-- begin --

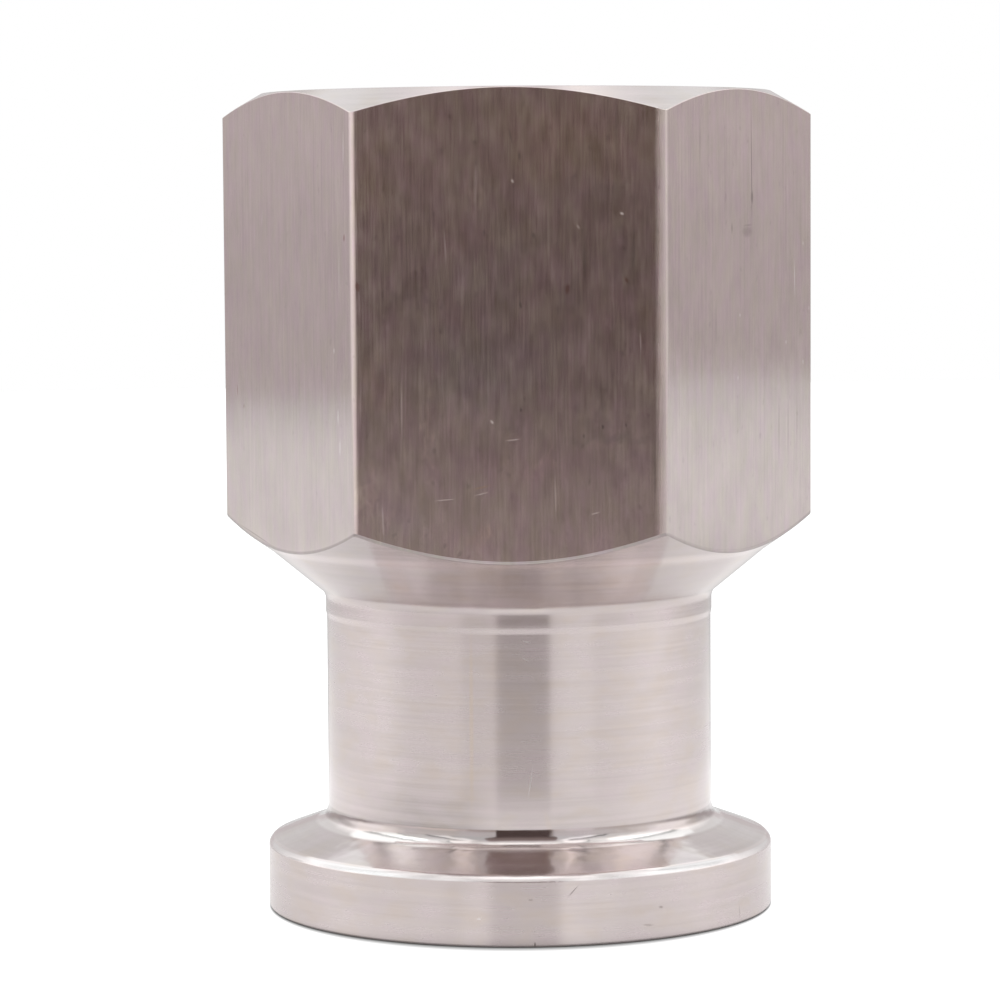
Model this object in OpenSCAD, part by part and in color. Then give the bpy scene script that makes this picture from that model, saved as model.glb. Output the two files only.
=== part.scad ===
// Sanitary clamp adapter: one piece turned from hexagon bar. A small clamp ferrule
// at the foot, a plain neck, a coned shoulder and a hexagon head with a female
// pipe thread. All sizes in millimetres. The Z axis is the axis of the fitting,
// and z = 0 is the ferrule's gasket face.

/* [Ferrule] */
// Outside diameter of the clamp flange
flange_d = 25.2; // [24.8:0.05:25.6]
// Height of the flange's rim where the back cone would meet it
rim_h = 3.385; // [3.0:0.005:3.8]
// Angle of the flange's back cone above the gasket face, in degrees
back_angle = 20; // [18:0.5:22]
// Rounding of the rim's upper edge
rim_round = 0.4; // [0.1:0.05:0.6]
// Rounding of the rim's lower edge
foot_round = 0.15; // [0.05:0.05:0.3]
// Fillet between the back cone and the neck
heel_fillet = 1.0; // [0.5:0.1:1.8]
// Mean diameter of the gasket groove
groove_d = 20.32; // [20:0.02:20.6]
// Radius of the groove's round section
groove_r = 1.2; // [0.8:0.05:1.4]
// Depth of the gasket groove
groove_depth = 0.8; // [0.4:0.05:1.0]

/* [Neck] */
// Diameter of the neck
neck_d = 19.2; // [19.0:0.05:19.6]
// Height at which the turning band above the neck begins
band_z = 14.5; // [13.5:0.05:14.8]
// Height over which the surface climbs on to the band
band_run = 0.37; // [0.2:0.01:0.5]
// Diameter of the band under the shoulder
band_d = 19.3; // [19.25:0.01:19.7]
// Fillet between the band and the shoulder
shoulder_fillet = 0.6; // [0.3:0.05:0.7]

/* [Shoulder] */
// Angle of the shoulder cone above the horizontal, in degrees
shoulder_angle = 39.5; // [35:0.5:45]
// Diameter at which the shoulder gives way to the chamfer behind the head
shoulder_d = 24.6; // [24:0.1:25]
// Height of that change
shoulder_z = 17.9; // [17.5:0.05:18.5]

/* [Head] */
// Hexagon head across its flats
across_flats = 25.4; // [25.3:0.05:26]
// Rounding of the hexagon bar's long corners
corner_round = 0.4; // [0.2:0.05:0.8]
// Overall length of the fitting
overall_h = 40.5; // [38:0.05:44]
// Diameter of the flat end inside the end chamfer
end_face_d = 25.2; // [24:0.1:25.3]
// Angle of the end chamfer below the end face, in degrees
end_chamfer = 30; // [20:1:40]
// Angle of the chamfer behind the head above the horizontal, in degrees
back_chamfer = 35; // [30:1:40]

/* [Inside] */
// Diameter of the tapped hole at the crests of its thread
thread_minor_d = 18.631; // [18.4:0.001:18.8]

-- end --

**Set exercise:** Exactly as written, please reproduce the lines from the first line of the data to the line containing "ferrule's gasket face.", inclusive, and nothing else.

**Completed task:**
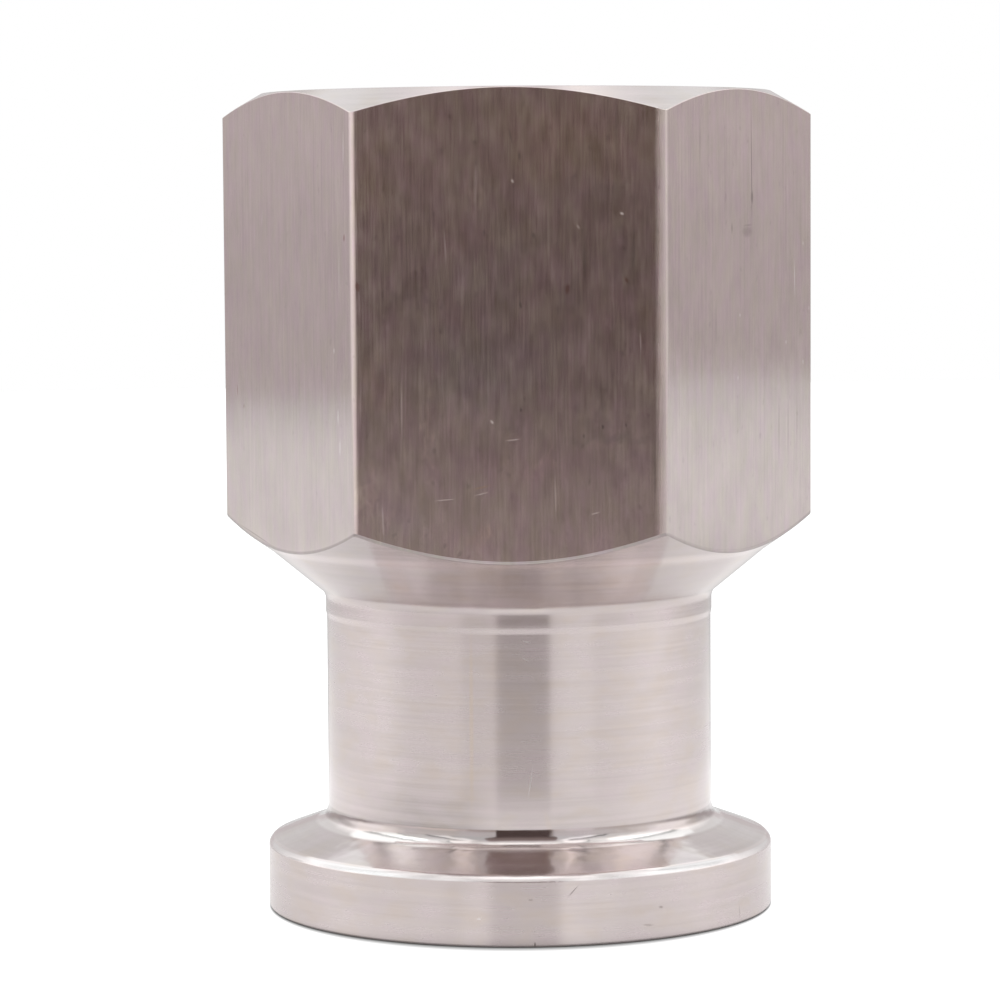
Model this object in OpenSCAD, part by part and in color. Then give the bpy scene script that makes this picture from that model, saved as model.glb. Output the two files only.
=== part.scad ===
// Sanitary clamp adapter: one piece turned from hexagon bar. A small clamp ferrule
// at the foot, a plain neck, a coned shoulder and a hexagon head with a female
// pipe thread. All sizes in millimetres. The Z axis is the axis of the fitting,
// and z = 0 is the ferrule's gasket face.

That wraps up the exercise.